14. Integrate sustainability into organizational practices
The ecological transition is becoming an inescapable reality. Customers and employees alike are increasingly demanding that organizations adopt more responsible practices.
Leaders must reconcile economic performance with a positive impact on the environment, without falling into greenwashing or slowing down innovation.
Solutions to leadership challenges:
- Include sustainability in the company's global strategy.
- Measure the environmental impact of projects.
- Increase employee accountability through concrete actions.
- Provide training on ecological transition.
- Promote internal success stories related to sustainability.
Example: A logistics company wants to reduce its carbon footprint. The director involves teams in choosing greener solutions. A realistic plan is created collectively, strengthening buy-in and collective pride.

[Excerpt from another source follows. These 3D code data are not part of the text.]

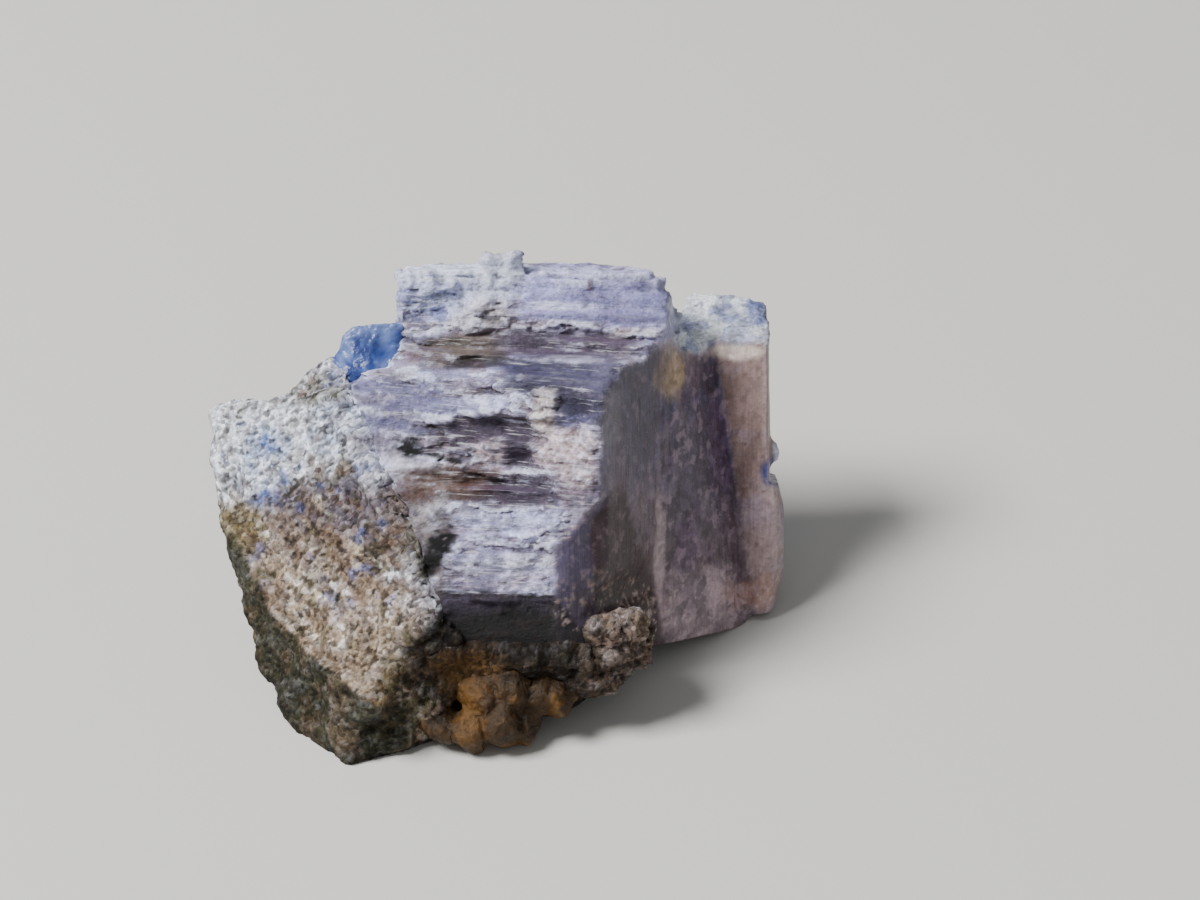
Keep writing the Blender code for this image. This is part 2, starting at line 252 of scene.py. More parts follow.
def insideShape(x, y, corners, soft):
    # 1 inside a shape of straight sides in the front view, 0 outside, with an edge that is soft by some pixels
    closed = tuple(corners) + (corners[0],)
    inside = np.zeros(len(x), dtype=bool)
    for (x0, y0), (x1, y1) in zip(closed[:-1], closed[1:]):
        inside ^= ((y0 > y) != (y1 > y)) & (x < (x1 - x0) * (y - y0) / (y1 - y0 + 1e-9) + x0)
    away = lineDistance(x, y, closed)
    return ramp(np.where(inside, away, -away), -soft, soft)


def closeness(places, node, reach):
    # Distance from each point to a solid, in millimetres, up to the reach, and the nearest place on it
    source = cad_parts[node]
    tree = BVHTree.FromPolygons([v.co for v in source.data.vertices],
        [tuple(f.vertices) for f in source.data.polygons])
    near = np.full(len(places), reach)
    spots = places.copy()
    for index, place in enumerate(places):
        found = tree.find_nearest(Vector(place), reach * mm)
        if found[0] is not None:
            near[index] = found[3] / mm
            spots[index] = found[0]
    return near, spots


def growOnto(piece, node, reach, bite):
    # Draws a piece across its narrow gap until it bites into the neighbour; gives the distance it had
    places = pointsOf(piece)
    near, spots = closeness(places, node, 3.0)
    away = spots - places
    length = np.maximum(np.linalg.norm(away, axis=1), 1e-8)
    share = np.clip(1.0 - (near / reach) ** 2, 0.0, 1.0)
    pull = (length + bite * mm) * share
    setPoints(piece, places + away / length[:, None] * pull[:, None])
    return near


def wornPlaces(piece, rounds):
    # Where the points would lie after rounds of smoothing
    deselectAll()
    twin = piece.copy()
    twin.data = piece.data.copy()
    bpy.context.scene.collection.objects.link(twin)
    bpy.context.view_layer.objects.active = twin
    twin.select_set(True)
    smooth = twin.modifiers.new("wear", "SMOOTH")
    smooth.factor = 1.0
    smooth.iterations = rounds
    bpy.ops.object.modifier_apply(modifier="wear")
    places = pointsOf(twin)
    bpy.data.objects.remove(twin)
    return places


def pieceFrom(node, name, voxel):
    # A copy of a solid, its loose triangles joined and turned into an even fine mesh
    deselectAll()
    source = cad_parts[node]
    piece = source.copy()
    piece.data = source.data.copy()
    piece.name = name
    piece.data.name = name
    bpy.context.scene.collection.objects.link(piece)
    bpy.context.view_layer.objects.active = piece
    piece.select_set(True)
    bpy.ops.object.mode_set(mode="EDIT")
    bpy.ops.mesh.select_all(action="SELECT")
    bpy.ops.mesh.remove_doubles(threshold=0.000002)
    bpy.ops.object.mode_set(mode="OBJECT")
    piece.data.materials.clear()
    remesh = piece.modifiers.new("even mesh", "REMESH")
    remesh.mode = "VOXEL"
    remesh.voxel_size = voxel
    remesh.use_smooth_shade = True
    bpy.ops.object.modifier_apply(modifier="even mesh")
    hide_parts(node)
    return piece


def paint(piece, name, values):
    # Stores a value or a colour at every point, for the material to read
    if values.ndim == 1:
        layer = piece.data.attributes.new(name, "FLOAT", "POINT")
        layer.data.foreach_set("value", values.astype(np.float32))
    else:
        layer = piece.data.attributes.new(name, "FLOAT_COLOR", "POINT")
        full = np.ones((len(values), 4), dtype=np.float32)
        full[:, :3] = np.clip(values, 0.0, 1.0)
        layer.data.foreach_set("color", full.ravel())


# Materials
def newMaterial(name):
    material = bpy.data.materials.new(name)
    material.use_nodes = True
    tree = material.node_tree
    return material, tree, tree.nodes["Principled BSDF"]


def add(tree, kind, label="", links=None, **settings):
    # A node with its settings, its input values and the sockets that feed it
    node = tree.nodes.new(kind)
    node.label = label
    for key, value in settings.items():
        setattr(node, key, value)
    for key, value in (links or {}).items():
        if hasattr(value, "links"):
            tree.links.new(value, node.inputs[key])
        else:
            node.inputs[key].default_value = value
    return node


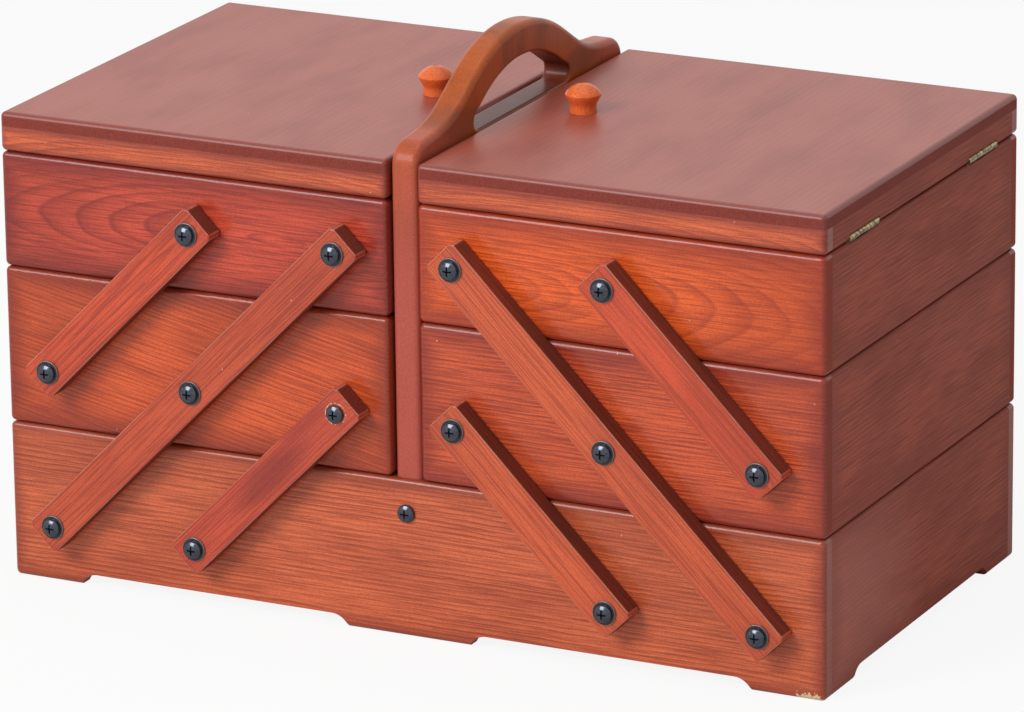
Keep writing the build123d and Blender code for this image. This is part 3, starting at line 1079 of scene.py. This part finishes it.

Transforming leadership challenges into growth strategies
These challenges are not obstacles to be avoided; they are signs of a leadership model undergoing profound transformation. A new approach is emerging – more human, more collaborative, and more grounded in the realities of the floor.
Against this backdrop, one conviction stands out: it is high time to rethink our understanding of leadership. The goal is still managing people, but also fostering a culture of trust, creating space for open expression, sharing responsibilities, and putting meaning at the heart of every decision.
In the face of constant change and uncertainty, today’s leaders are called to build environments that are people-centered, inclusive, and resilient. To prepare for this role, leadership coaching is a powerful tool and its importance shouldn’t be overlooked. It offers leaders space for reflection, alignment, and growth, enabling them to fully embody this transformation. It supports each person on their leadership journey, helping them lead effectively and grow into their full potential.